America has tended to impose its way of life chiefly in the course of doing business, and creating a taste for its commodities. Even the humblest material artefact, which is the product and the symbol of a particular civilisation, is an emissary of the culture out of which it comes: I mention that influential and inflammable article the celluloid film. American economic expansion can be also, in its way, the cause of disintegration of cultures which it touches. 

The newest type of imperialism, that of  Russia, is probably the most ingenious, and the best calculated to flourish according to the temper of the present age. The Russian Empire appears to be sedulous to avoid the weaknesses of the empires which have preceded it: it is at the same time more ruthless and more careful of the vanity of subject peoples. The official doctrine is one of complete racial equality-an appearance easier for Russia to preserve in Asia, because of the oriental cast of the Russian mind and because of the backwardness of Russian development according to western standards. Attempts appear to be made to preserve the similitude of local self-government and autonomy: the aim, I suspect, is to give the several local republics and satellite states the illusion of a kind of independence, while the real power is exercised from Moscow. The illusion must sometimes fade, when a local republic is suddenly and ignominiously reduced to the status of a kind of province or crown colony; but it is maintained and this is what is most interesting from our point of view by a careful fostering of local "culture," culture in the reduced sense of the word, everything that is picturesque, harmless and separable from politics, such as language and literature, local arts and customs.
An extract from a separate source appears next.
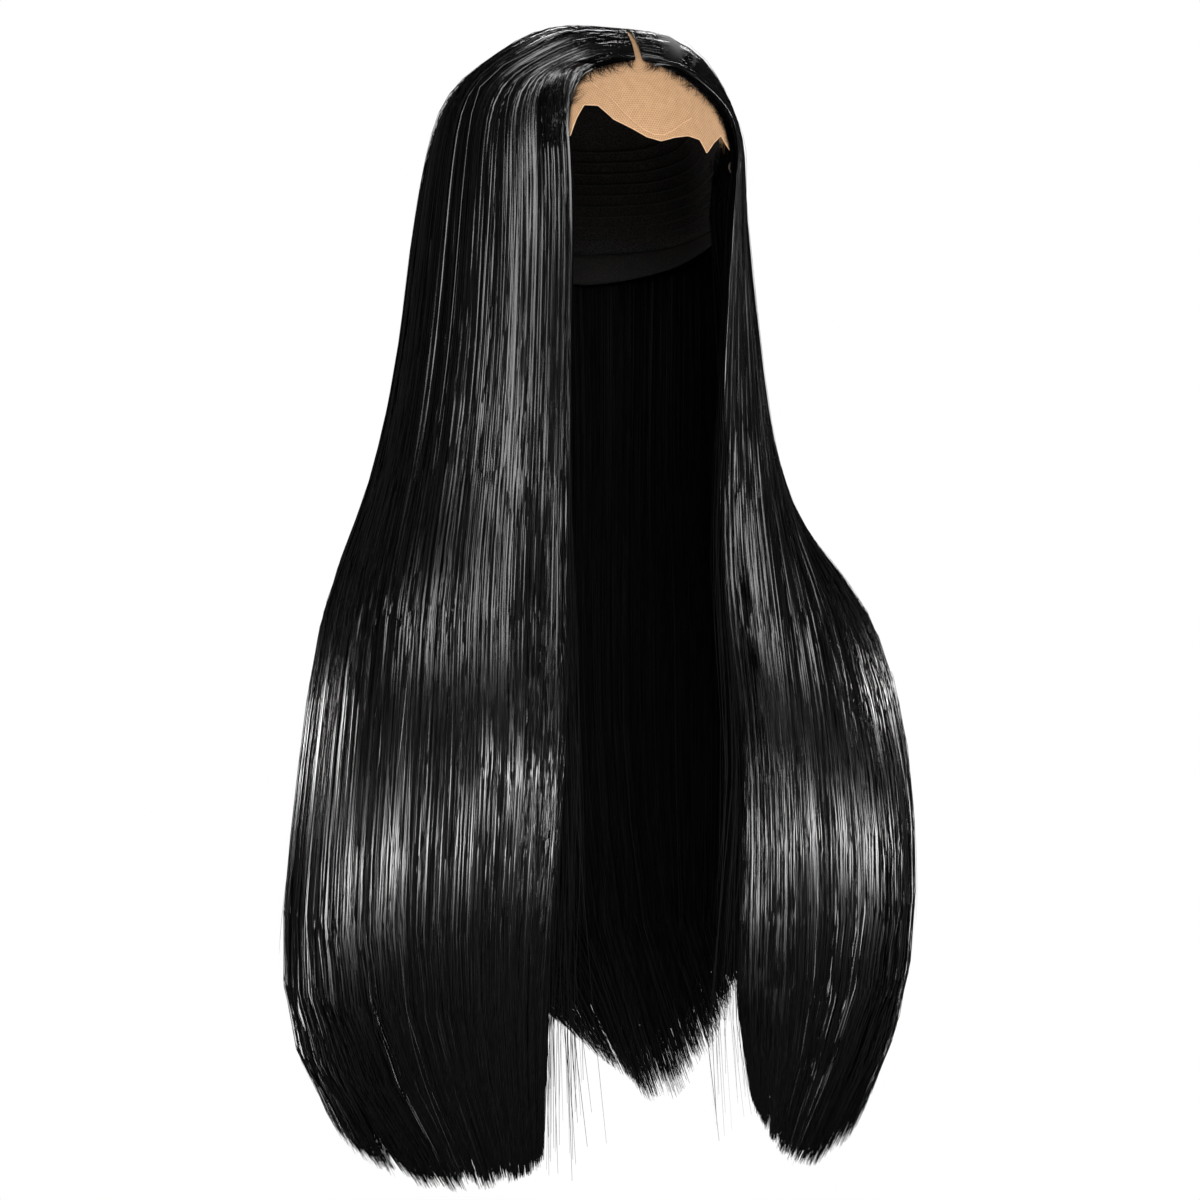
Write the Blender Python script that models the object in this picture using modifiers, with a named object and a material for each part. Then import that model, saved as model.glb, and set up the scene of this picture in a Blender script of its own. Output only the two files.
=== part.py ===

But as Soviet Russia must maintain the subordination of culture to political theory, the success of her imperialism seems likely to lead to a sense of superiority on the part of that one of her peoples in which her political theory has been formed; so that we might expect, so long as the Russian Empire holds together, to find the increasing assertion of one dominant Muscovite culture, with subordinate races surviving, not as peoples each with its own cultural pattern, but as inferior castes. However that may be, the Russians have been the first modern people to practise the political direction of culture consciously, and to attack at every point the culture of any people whom they wish to dominate. The more highly developed is any alien culture, the more thorough the attempts to extirpate it by elimination of those elements in the subject population in which that culture is most conscious.

The dangers arising from "culture-consciousness" in the West are at present of a different kind. Our motives, in attempting to do something about our culture, are not yet consciously political. They arise from the consciousness that our culture is not in very good health and from the feeling that we must take steps to improve its condition.